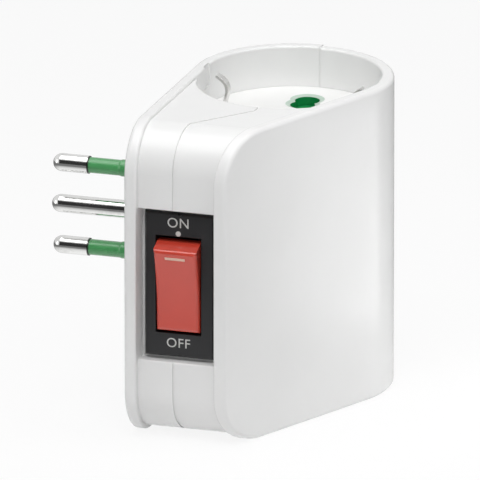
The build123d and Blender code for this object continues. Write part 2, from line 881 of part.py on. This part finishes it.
+++++
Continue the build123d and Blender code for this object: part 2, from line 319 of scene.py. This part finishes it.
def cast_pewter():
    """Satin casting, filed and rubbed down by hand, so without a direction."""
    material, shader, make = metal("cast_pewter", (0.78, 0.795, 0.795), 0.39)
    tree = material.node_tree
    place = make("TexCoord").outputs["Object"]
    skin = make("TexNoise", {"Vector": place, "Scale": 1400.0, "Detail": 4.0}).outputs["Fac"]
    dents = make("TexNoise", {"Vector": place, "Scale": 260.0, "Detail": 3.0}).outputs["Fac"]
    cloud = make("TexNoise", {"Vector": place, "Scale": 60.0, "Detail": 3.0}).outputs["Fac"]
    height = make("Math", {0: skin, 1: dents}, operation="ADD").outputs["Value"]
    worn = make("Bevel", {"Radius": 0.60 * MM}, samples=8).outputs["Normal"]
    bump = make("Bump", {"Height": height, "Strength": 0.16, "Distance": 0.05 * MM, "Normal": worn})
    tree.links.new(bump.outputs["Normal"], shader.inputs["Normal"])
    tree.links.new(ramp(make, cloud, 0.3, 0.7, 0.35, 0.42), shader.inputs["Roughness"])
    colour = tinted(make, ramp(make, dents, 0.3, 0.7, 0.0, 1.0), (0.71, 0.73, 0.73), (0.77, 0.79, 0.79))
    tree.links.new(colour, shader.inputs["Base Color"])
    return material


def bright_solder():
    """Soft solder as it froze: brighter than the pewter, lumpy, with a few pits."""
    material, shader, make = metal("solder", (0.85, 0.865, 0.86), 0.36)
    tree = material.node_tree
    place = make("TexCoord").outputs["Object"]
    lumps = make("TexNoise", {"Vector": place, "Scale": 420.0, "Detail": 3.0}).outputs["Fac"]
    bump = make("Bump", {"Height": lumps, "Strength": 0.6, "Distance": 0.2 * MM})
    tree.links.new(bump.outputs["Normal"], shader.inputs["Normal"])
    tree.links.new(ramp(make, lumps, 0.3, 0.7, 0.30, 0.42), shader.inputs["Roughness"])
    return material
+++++
__WHAT YOU ARE ASKED TO DO__
Copy every line above in which the string "Blender" shows up.

__COMPLETED EXERCISE__
The build123d and Blender code for this object continues. Write part 2, from line 881 of part.py on. This part finishes it.
Continue the build123d and Blender code for this object: part 2, from line 319 of scene.py. This part finishes it.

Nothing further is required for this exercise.